Nebraska Motorcycle Helmet Bill Will Get Another Ride
An effort to repeal Nebraska’s motorcycle helmet law will get another ride in the Legislature, this time with a new crop of state lawmakers.
Opponents who have tried for two decades to repeal the helmet law are pushing for it again, with hopes that they can find enough votes among the 10 freshmen senators who came to Lincoln because of term limits. The closest they came was in 2010, when supporters secured a 27-vote majority but failed to hit the 33 needed to end a filibuster.
The sponsor, Sen. Dave Bloomfield, said LB393 could still go through a first-round vote before lawmakers adjourn on June 5. If the session ends before the bill clears a final vote, lawmakers will hold it over until next year. Bloomfield – who rode a dirt bike around his farm in the 1970s – picked the measure as his priority bill, increasing the odds that it will see debate.
“I always wore a helmet,” said Bloomfield, of Hoskins. “It makes good sense to wear a helmet. But the government should not be requiring it. We have to do something to protect ourselves.”
The Legislature’s Transportation and Telecommunications Committee advanced the bill in March on a 5-3 vote. The committee proposed an amendment to the bill that would require riders to wear eye protection on highways, and only allow bikers old than 21 to ride without helmets. It also would apply to moped operators.
Nineteen states and the District of Columbia require all motorcyclists to wear helmets, according to the Insurance Institute for Highway Safety. As of January, three states – Illinois, Iowa and New Hampshire – imposed no helmet requirement.
Bloomfield said he agreed to a change in the Nebraska bill that helped secure the fifth vote to move it out of committee. The bill would ban passengers who are less than 4 feet tall, unless the passenger was at least 16 years old.
Supporters of repealing the helmet requirement argue that the state is losing tax revenue and tourism because riders often bypass the state. Omaha motorcyclist Scott Lucey said many riders avoid Nebraska because it requires helmets, while all of its border states except for Missouri do not.

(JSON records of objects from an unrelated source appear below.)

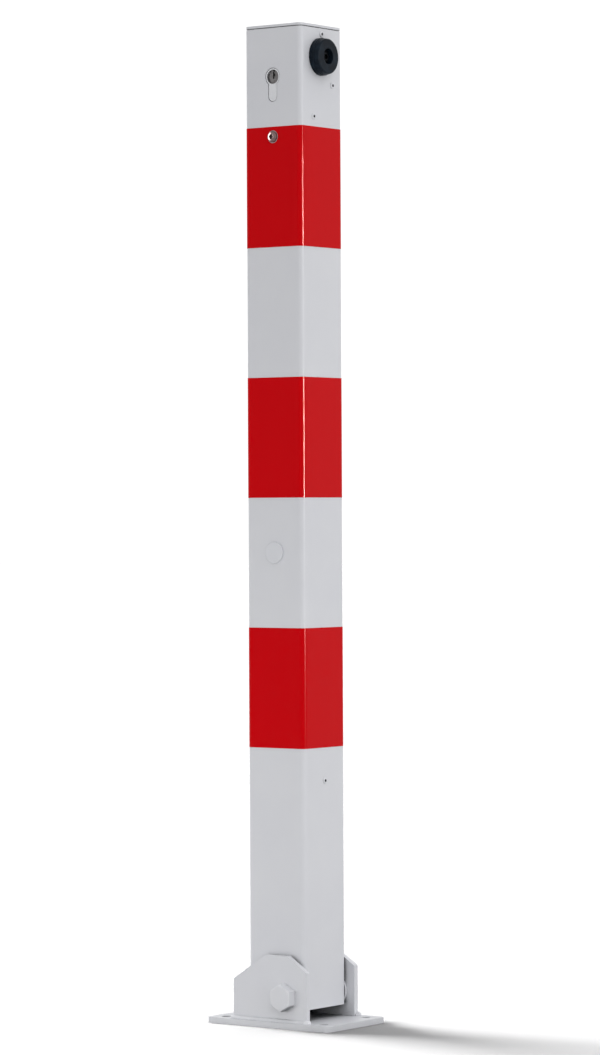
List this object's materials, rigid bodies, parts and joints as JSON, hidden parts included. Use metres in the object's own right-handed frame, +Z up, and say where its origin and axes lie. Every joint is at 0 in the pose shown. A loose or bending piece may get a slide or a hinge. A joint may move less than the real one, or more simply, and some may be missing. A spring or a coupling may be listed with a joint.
{
  "type": "fold-down bollard",
  "caption": "Square steel parking post with red and white bands that folds down between two ears on a bolted base plate and is held upright by a key-operated locking rod.",
  "frame": {"origin": "centre of the base plate's underside, which is the centre of the rectangle of its four anchor holes", "axes": "+Z up along the raised post, +X the way the post folds down, Y along the pivot bolt with the key cylinder facing -Y"},
  "size_m": [0.15, 0.118, 1],
  "materials": {
    "powder_coat": "satin white powder coat",
    "red_film": "glossy red reflective film",
    "buffer_rubber": "moulded black rubber",
    "black_steel": "black oxide steel",
    "zinc": "bright zinc plated steel",
    "nickel": "nickel plated brass",
    "white_cap": "white moulded plastic"
  },
  "bodies": {
    "base": {"base_plate": "powder_coat", "ear_key_side": "powder_coat", "ear_far_side": "powder_coat", "keeper_block": "powder_coat", "pivot_bolt": "powder_coat", "nut_washer": "zinc", "pivot_nut": "zinc", "spacer_key_side": "powder_coat", "spacer_far_side": "powder_coat"},
    "post": {"post_tube": "powder_coat", "pivot_sleeve": "zinc", "foot_guide": "zinc", "top_cap": "powder_coat", "cap_rivet": "powder_coat", "band_top": "red_film", "band_middle": "red_film", "band_bottom": "red_film", "rubber_buffer": "buffer_rubber", "buffer_washer": "black_steel", "buffer_screw": "black_steel", "buffer_nut": "zinc", "lock_carrier": "zinc", "carrier_rivets": "powder_coat", "carrier_screw": "zinc", "carrier_nut": "zinc", "lock_housing": "nickel", "cylinder_screw": "zinc", "rod_guide": "zinc", "guide_rivet": "powder_coat", "access_plug": "white_cap"},
    "key_plug": {"lock_plug": "nickel", "lock_cam": "nickel"},
    "rod": {"slide_bar": "zinc", "fork_pin": "zinc", "lock_rod": "zinc"}
  },
  "joints": [
    {"name": "post_fold", "type": "hinge", "parent": "base", "child": "post", "pos_m": [0.019, 0, 0.031], "axis": [0, 1, 0], "range_deg": [0, 90]},
    {"name": "rod_slide", "type": "slide", "parent": "post", "child": "rod", "axis": [0, 0, 1], "range_m": [-0.01668, 0]},
    {"name": "plug_turn", "type": "hinge", "parent": "post", "child": "key_plug", "pos_m": [0.002, 0, 0.948], "axis": [0, 1, 0], "range_deg": [-90, 0]}
  ],
  "couplings": [
    {"joint": "plug_turn", "follows": "rod_slide", "rad_per_m": 94}
  ]
}
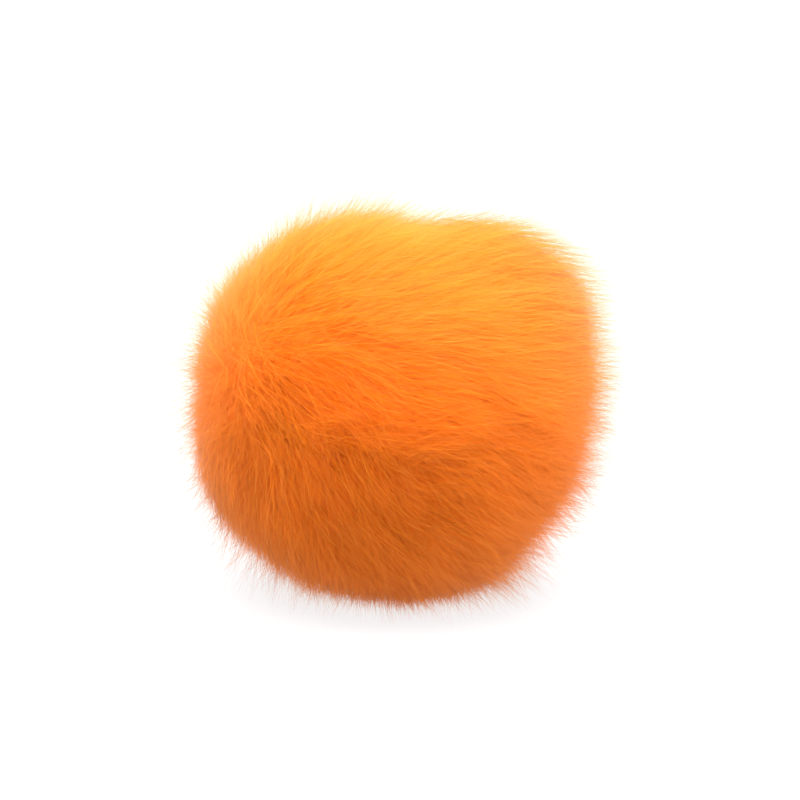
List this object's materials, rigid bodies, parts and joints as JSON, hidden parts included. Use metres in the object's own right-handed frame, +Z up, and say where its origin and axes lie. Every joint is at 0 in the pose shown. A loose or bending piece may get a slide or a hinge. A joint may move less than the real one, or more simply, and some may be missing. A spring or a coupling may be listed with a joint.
{
  "type": "fur pom pom",
  "caption": "Round ball of dyed fur with its hair combed to one side from a crown, for sewing or clipping on as a trimming.",
  "frame": {"origin": "centre of the ball's footprint, on the surface that it rests on", "axes": "+Z up, -Y towards the viewer of the picture, +X to the viewer's right, the way that the hair is combed"},
  "size_m": [0.0798, 0.0806, 0.0763],
  "materials": {
    "fur": "soft dyed fur"
  },
  "bodies": {
    "root": {"fur_ball": "fur"}
  },
  "joints": []
}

“It should be a choice for people to wear or not to wear a helmet,” Lucey said. “It’s discouraging to people who want to come through Nebraska, but choose not to. People are getting tired, truly tired, of being micromanaged all the time.”
Lucey said motorcyclists ride almost every weekend in charity fundraising events for birth defects, religious groups and other causes, in both Iowa and Nebraska. Both events draw out-of-state bikers, he said, but Iowa – which has no helmet law – usually attracts at least twice as many. An annual rally in Iowa attracts more than 8,000 motorcyclists and generates more than $3 million in revenue, he said.
Medical and traffic safety groups remain opposed to the bill. Nebraska already lacks services for residents with brain injuries, and eliminating the helmet requirement would only worsen the problem, said Kate Kulesher Jarecke, executive director of the Brain Injury Association of Nebraska.
Kulesher Jarecke said motorcyclists without helmets are three times more likely to suffer brain injuries in a crash. Half of all motorcyclists do not carry health insurance, she said, and many who are severely injured end up in state-fund care programs. She said many crashes are caused not by motorcyclists, but other motorists or things like blown tires.
“Wearing a helmet is the number one preventative measure,” to avoid brain injuries, she said. “As the Brain Injury Association, we’re not looking for new members.”
Patrick Lange, a Nebraska motorcyclist, told lawmakers in March about a crash in South Dakota that killed his wife and left him with permanent brain injuries. Neither was wearing a helmet, and Lange said his medical expenses totaled $1.7 million.
“I have to question if someone would have required us to wear helmets, if I would have had to suffer through all of that,” he said.